Most business owners think they have a pricing problem.

They don’t. The truth is, most of them simply don't understand how to increase sales without sacrificing their margins.

When a prospect asks for a discount, the instinct is to give it to them. You want the deal. You want to move the needle. You tell yourself that 90% of a deal is better than 0% of no deal.

But here is the bottom line: Every time you lower your price, you are telling the world your product isn’t worth what you said it was. You aren’t just losing margin; you are losing authority.

The Pattern of the Price Trap

You know how this goes.

You’re at the finish line. The client is interested, but they’re "shopping around." They drop the bomb: "The other guy is 10% cheaper. Can you match it?"

You panic. You think about your overhead. You think about the month’s targets. You shave off the 10%.

They sign. You "win."

But did you? You just worked twice as hard for less money. Worse, you just trained that client to never pay full price again. You’ve set a floor that’s actually a trap.

The Price Trap

Why Most Businesses Struggle With How to Increase Sales

We fall into this trap because we treat our services like commodities.

If you sell exactly what everyone else sells, price is the only lever left to pull. When you can’t explain why you’re different, the customer will find the only difference that’s easy to measure: the dollar amount.

Most sales teams lack a growth infrastructure. They have scripts, and they have "hustle," but they don't have a system that creates value out of thin air.

Without a way to add value, you’re forced to subtract profit.

Why does this happen? Because humans are hardwired to look for the "best deal." If the "value" side of the scale is empty, the "price" side is the only thing they look at. To win, you have to put something on the other side of that scale.

The Myth of "Getting Your Foot in the Door"

"I’ll just discount this one time to get the client, then I’ll upsell them later."

This is the biggest lie in business.

Discounting doesn't build loyalty. It builds a "deal-seeker" mentality. When you lead with a discount, you attract the kind of customers who will leave you the second someone else is $5 cheaper.

Lowering your price doesn't make you more competitive; it makes you more replaceable.

If you want to understand how to increase sales consistently, you have to become the most valuable choice — not the cheapest one.

A Better Way to Think: Value-Added Selling

Retention and closing isn't about staying "in touch" or sending holiday cards. It’s about giving people a reason to choose you right now.

Instead of taking money off the table, you need to add something to it. But not just anything.

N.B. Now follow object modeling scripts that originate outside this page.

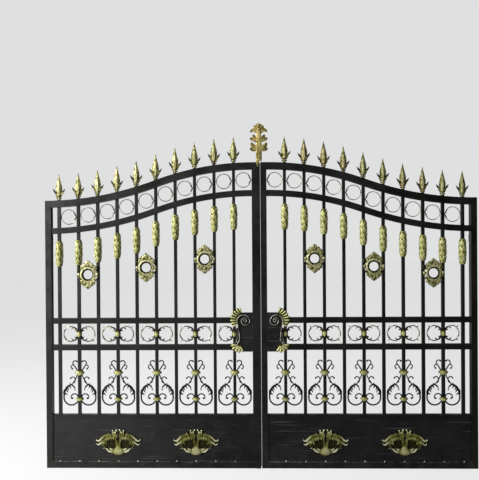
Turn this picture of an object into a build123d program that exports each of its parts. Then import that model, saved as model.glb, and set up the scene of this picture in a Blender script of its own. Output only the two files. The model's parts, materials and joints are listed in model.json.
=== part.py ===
"""Double-leaf wrought iron driveway gate with cast ornaments.

Millimetres, Z up. The front of the gate faces -Y. The origin is the centre of
the outer face of the lower left hinge plate, the face that lies on the pier.
The left leaf is modelled in full and the right leaf is its mirror image, apart
from the cover strip and the crest, which the left leaf alone carries.
"""

from math import atan2, cos, degrees, pi, radians, sin, sqrt
import os

from build123d import *

# Overall sizes of one leaf
leaf_width = 1419
hinge_side_height = 1784
meeting_side_height = 2028
ogee_turn_share = 0.53
meeting_gap = 18

# Frame tube, square, the deeper top rail and the lighter tubes between the stiles
tube = 40
top_rail_height = 46
light_tube_height = 36
light_tube_depth = 30
kick_rail_height = 26
ring_band_drop = 183

# Heights of the rails' lower edges above the bottom of the gate
kick_rail_height_above_floor = 328
lower_lock_rail_height_above_floor = 784
lock_band_height = 142

# Bars
bar = 20
bay = 110
bar_stub = 6

# Kick panel
kick_panel_thickness = 2

# Cover strip on the left leaf's meeting stile
strip_clearance = 6.5
strip_width = 30
strip_thickness = 4

# Spearheads
spear_height = 171
spear_neck_height = 26
spear_neck = 12
spear_cup_height = 14
spear_cup_width = 26
spear_blade_width = 38
spear_blade_thickness = 16
spear_blade_root = 41
spear_blade_shoulder = 87
spear_tip = 2
spear_barb_reach = 41
spear_barb_root = 33
spear_barb_rise = 40
spear_barb_width = 9
spear_barb_thickness = 8
spear_spur_reach = 24

# Barrel collars high on the bars
barrel_length = 168
barrel_width = 42
barrel_end_width = 32
barrel_ring_length = 9
barrel_drop = 50
barrel_tiers = 4
barrel_tier_swell = 3

# Rings in the top band
ring_width = 102
ring_bar = 5
tack_height = 6
claw_length = 30
claw_width = 6

# Paired scroll rings in the lock band
band_ring_height = 106
band_ring_width = 98
band_ring_bar = 6
band_collar_width = 34
band_collar_height = 44
band_sprig_length = 26

# Wreath rosettes
rosette_height = 196
rosette_ring_width = 104
rosette_opening = 66
rosette_thickness = 12
rosette_rim_width = 8
rosette_rim_rise = 4
rosette_lug_height = 22
rosette_lug_reach = 14

# Scroll castings below the lock band
scroll_stroke = 7
scroll_thickness = 8
scroll_reach = 107
scroll_foot_clearance = 56
scroll_head_clearance = 72
scroll_lower_collar_share = 0.152
scroll_upper_collar_share = 0.735
scroll_collar_width = 64
scroll_collar_length = 30
scroll_ball = 10
scroll_leaf_width = 9
collar_wall = 8
collar_edge_radius = 5

# Acanthus ornaments on the kick panel
ornament_width = 300
ornament_height = 172
ornament_thickness = 14
ornament_leaf_thickness = 9
ornament_height_above_floor = 86

# Lock casting
lock_plate_width = 98
lock_plate_foot = 10
lock_plate_head = 36
lock_plate_thickness = 5
lock_plate_shoulder = 40
lock_plate_notch = 24
lock_casting_thickness = 10
lock_scroll_inset = 52
lock_scroll_drop = 49
lock_scroll_stroke = 7
lock_spiral_radius = 44
lock_shell_ribs = 8
lock_shell_reach = 98
lock_shell_root = 34
lock_foot_ribs = 5
lock_foot_reach = 62
lock_rib_width = 17

# Crest over the meeting stile
crest_width = 128
crest_height = 258
crest_thickness = 8
crest_stem_width = 39
crest_foot_length = 33
crest_clearance = 6

# Hinges, behind the hinge stile
pin_radius = 7
pin_clearance = 0.3
eye_radius = 13
eye_length = 34
hinge_offset = 20
bracket_arm_height = 14
pin_standing = 4
plate_thickness = 6
plate_depth = 74
plate_height = 120
plate_setback = 6
plate_hole_radius = 5.5
plate_hole_spacing_y = 44
plate_hole_spacing_z = 84
lower_hinge_height = 250
upper_hinge_height = 1500

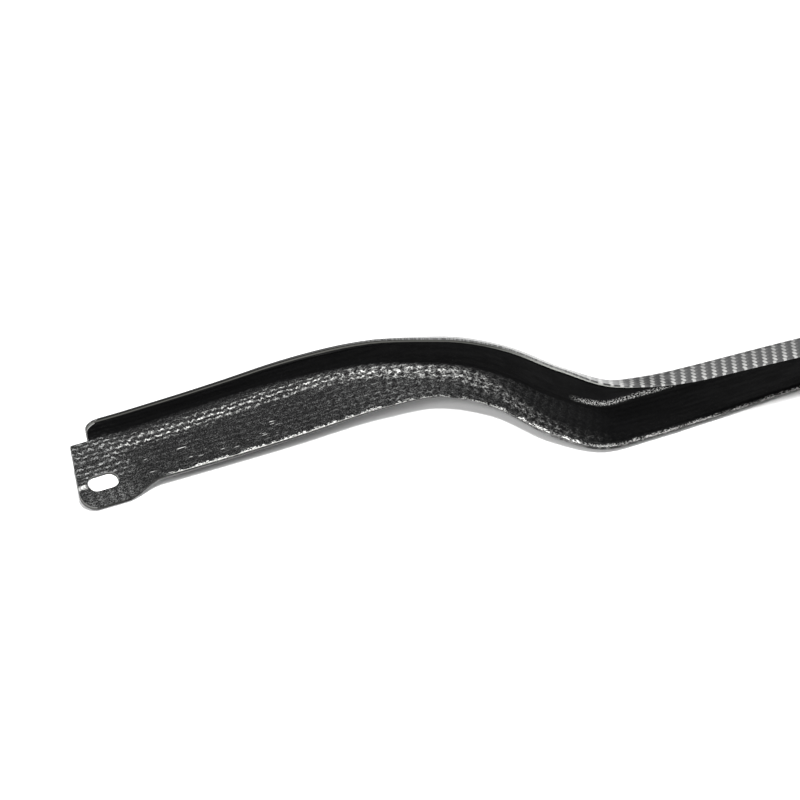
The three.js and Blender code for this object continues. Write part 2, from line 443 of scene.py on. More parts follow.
class Term:
    """A value in a material's node tree. Arithmetic on terms adds Math nodes."""

    def __init__(self, shader: Shader, socket: bpy.types.NodeSocket) -> None:
        """Wraps an output socket of a node in the shader's tree."""
        self.shader = shader
        self.socket = socket

    def math(self, operation: str, *others: Number) -> Term:
        """The result of a Math node whose first input is this term."""
        return self.shader.math(operation, self, *others)

    def __add__(self, other: Number) -> Term:
        """Sum."""
        return self.math("ADD", other)

    __radd__ = __add__

    def __sub__(self, other: Number) -> Term:
        """Difference."""
        return self.math("SUBTRACT", other)

    def __rsub__(self, other: Number) -> Term:
        """Difference from a number."""
        return self.shader.math("SUBTRACT", other, self)

    def __mul__(self, other: Number) -> Term:
        """Product."""
        return self.math("MULTIPLY", other)

    __rmul__ = __mul__

    def __truediv__(self, other: Number) -> Term:
        """Quotient."""
        return self.math("DIVIDE", other)

    def __pow__(self, other: Number) -> Term:
        """Power."""
        return self.math("POWER", other)

    def __neg__(self) -> Term:
        """Negative."""
        return self.math("MULTIPLY", -1.0)

    def floor(self) -> Term:
        """Whole part."""
        return self.math("FLOOR")

    def fraction(self) -> Term:
        """Part after the point."""
        return self.math("FRACT")

    def wrap(self, span: float) -> Term:
        """Remainder between 0 and span."""
        return self.math("WRAP", span, 0.0)

    def wave(self) -> Term:
        """Sine of whole turns."""
        return (self * math.tau).math("SINE")

    def swell(self) -> Term:
        """The same wave, between 0 and 1."""
        return self.wave() * 0.5 + 0.5

    def size(self) -> Term:
        """Value without its sign."""
        return self.math("ABSOLUTE")

    def highest(self, other: Number) -> Term:
        """The larger of the two."""
        return self.math("MAXIMUM", other)

    def lowest(self, other: Number) -> Term:
        """The smaller of the two."""
        return self.math("MINIMUM", other)

    def between(self, low: float, high: float) -> Term:
        """A smooth share that goes from 0 at low to 1 at high."""
        settings = {"interpolation_type": "SMOOTHSTEP"}
        inputs = {"Value": self, "From Min": low, "From Max": high}
        return self.shader.term("ShaderNodeMapRange", settings, inputs, "Result")

    def before(self, low: float, high: float) -> Term:
        """A smooth share that goes from 1 at low to 0 at high."""
        return 1 - self.between(low, high)


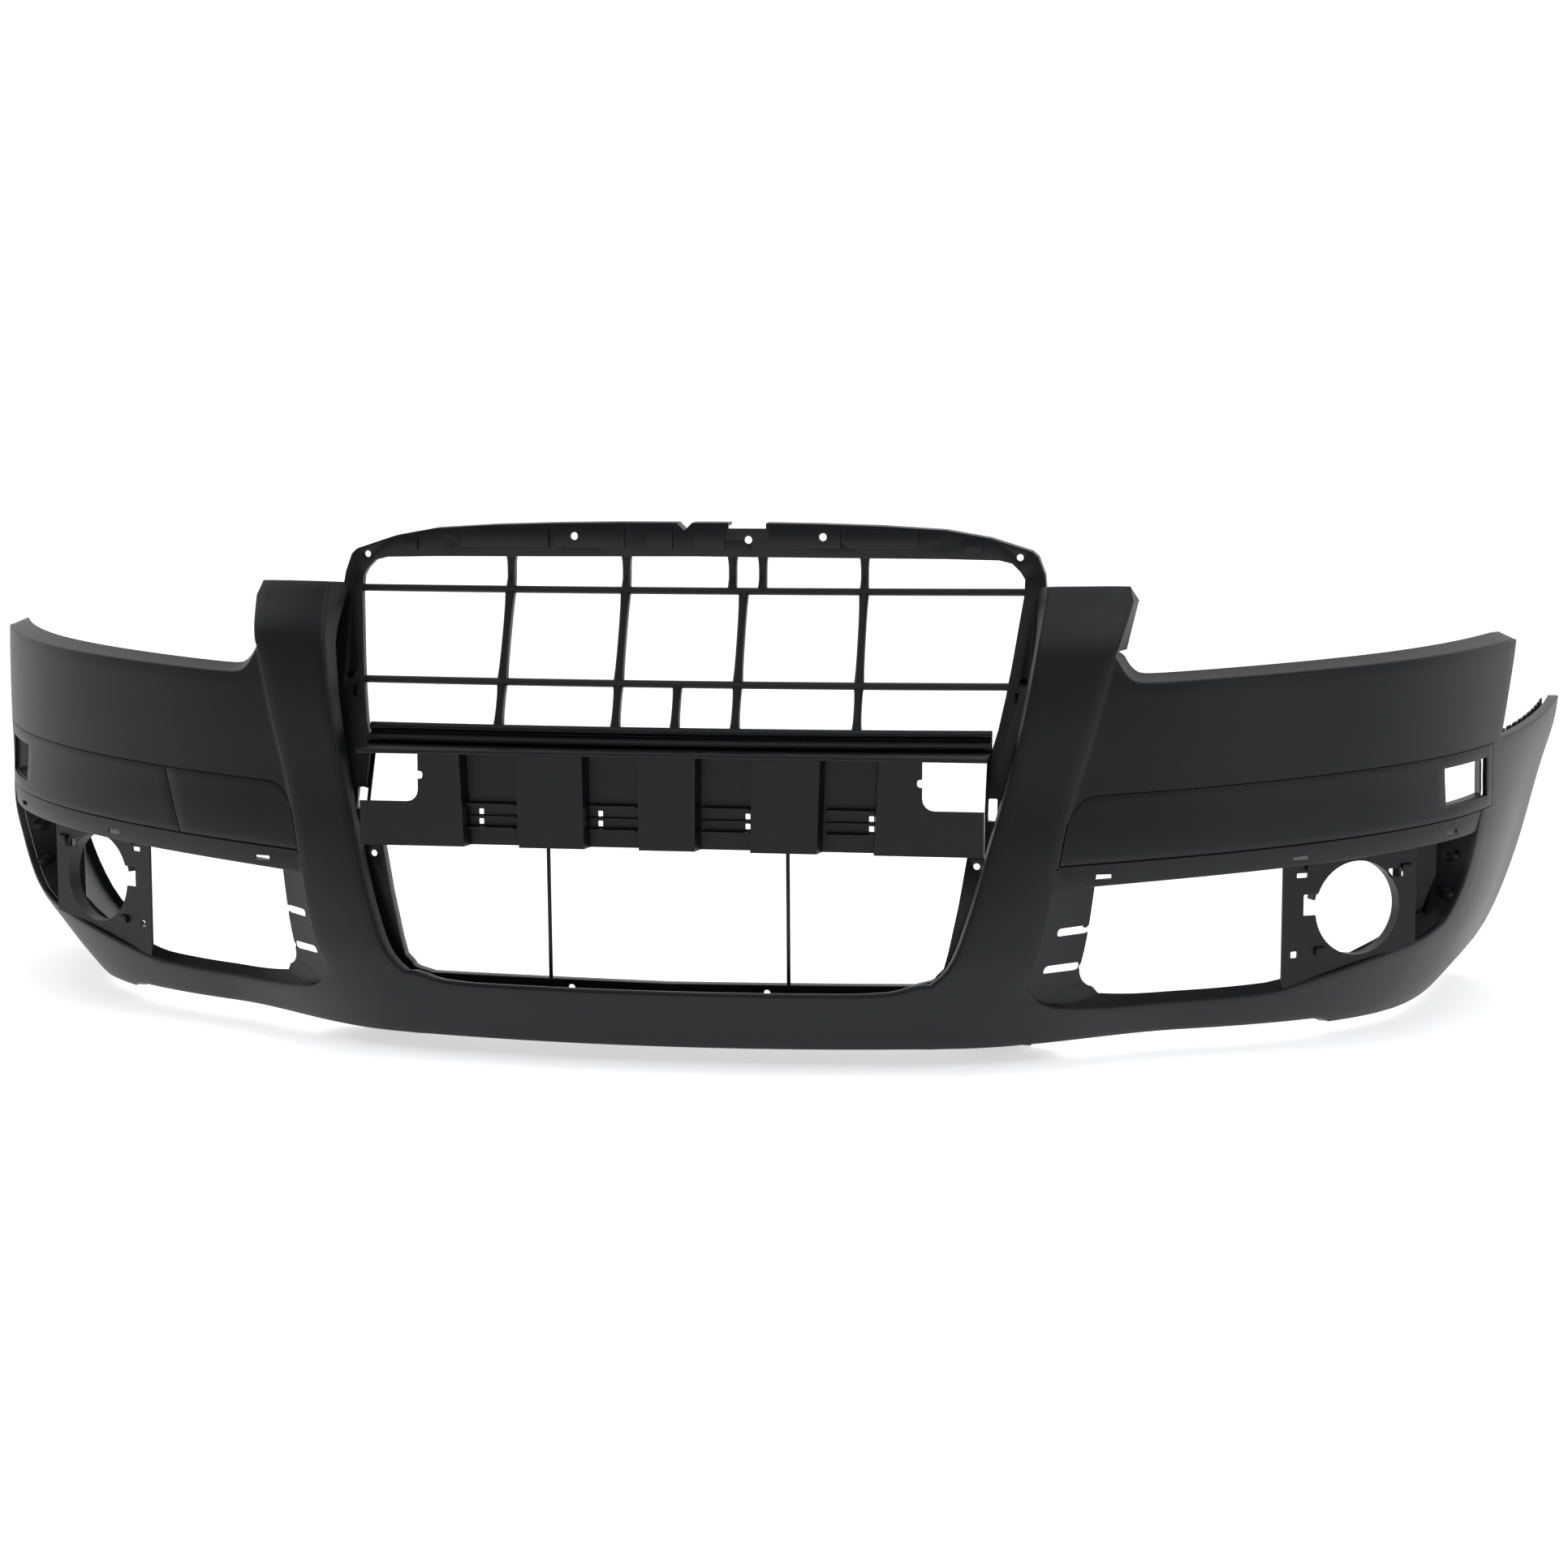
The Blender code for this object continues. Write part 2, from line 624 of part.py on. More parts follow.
def make_tab(plastic):
    """Fixing tab for the engine undertray, behind the shelf and hanging below it."""
    front = PANEL_BACK + GAP
    bm = box((TAB_START, front, BOTTOM_Z - TAB_DROP), (TAB_START + TAB_WIDTH, front + TAB_WALL, BOTTOM_Z + CARRIER))
    return make_object("undertray_tab_right", bm, plastic)


def make_under_panel(plastic):
    """Flat shelf behind the lip, on which the undertray is fastened."""
    points = []
    for depth in (RETURN + 2, 30, 46):
        row = []
        for k in range(-6, 7):
            spot = skin_point(abs(k) * PANEL_HALF / 6, BOTTOM_Z, depth)
            row.append(Vector((math.copysign(spot.x, k), spot.y, BOTTOM_Z)))
        points.append(row)
    points.append([Vector((point.x, PANEL_BACK, BOTTOM_Z)) for point in points[-1]])
    panel = make_object("under_panel", sheet(points), plastic)
    thicken(panel, CARRIER, 1.0)
    return panel


def bracket_point(s, z, depth=0.0):
    """Place on the lamp bracket's flat front, and behind it."""
    start = wall(INTAKE_END, z, back_offset(INTAKE_END) + 4)
    turn = math.radians(BRACKET_TURN)
    along, back = s - INTAKE_END, Vector((-math.sin(turn), math.cos(turn), 0)) * depth
    return start + Vector((math.cos(turn), math.sin(turn), 0)) * along + back


def make_fog_bracket(plastic):
    """Flat upright plate that carries the fog lamp and ends the air intake."""
    points = []
    for high in (False, True):
        row = []
        for share in (0, 0.2, 0.4, 0.6, 0.8, 1):
            s = INTAKE_END + share * (BRACKET_END - INTAKE_END)
            floor = recess_floor(s) + SILL_Z + BRACKET_FOOT
            row.append(bracket_point(s, strip_low_z(s) - BRACKET_TOP if high else floor))
        points.append(row)
    plate = make_object("fog_lamp_bracket_right", sheet(points), plastic)
    thicken(plate, CARRIER, -1.0)
    hole = cylinder(FOG_RADIUS, bracket_point(FOG_AT, FOG_Z, -40), bracket_point(FOG_AT, FOG_Z, 40), 48)
    cut(plate, add_cutter("fog_hole_right", hole))
    return plate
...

If you offer a $100 discount on a $5,000 service, it feels small. It’s a rounding error. It doesn't change the customer's life. It doesn't create a story.

But if you offer a $1,000 vacation for the same price, the psychology shifts.

Value vs Price

Why does this work? Because of "Perceived Value."

To the customer, a vacation is an experience. It’s memories. It’s status. It’s something they can tell their friends about. To you, through the right business growth platform, that vacation costs a fraction of its perceived value.

You protect your margin. They get a win. The price stays the price.

Travel: The Ultimate Sales Infrastructure

We aren't a travel company. We are a growth infrastructure company that uses travel as the engine.

Travel creates an emotional connection that a 10% discount never will.

Think about it:

  1. Anticipation: From the moment they get the reward, they are looking forward to the trip. They associate that excitement with your brand.
  2. Experience: While they are on the beach or at the resort, they aren't thinking about the "other guy" who was 10% cheaper. They are thinking about how glad they are they worked with you.
  3. Social Proof: They post photos. They tell their family. Every time they talk about that trip, they are indirectly marketing your business.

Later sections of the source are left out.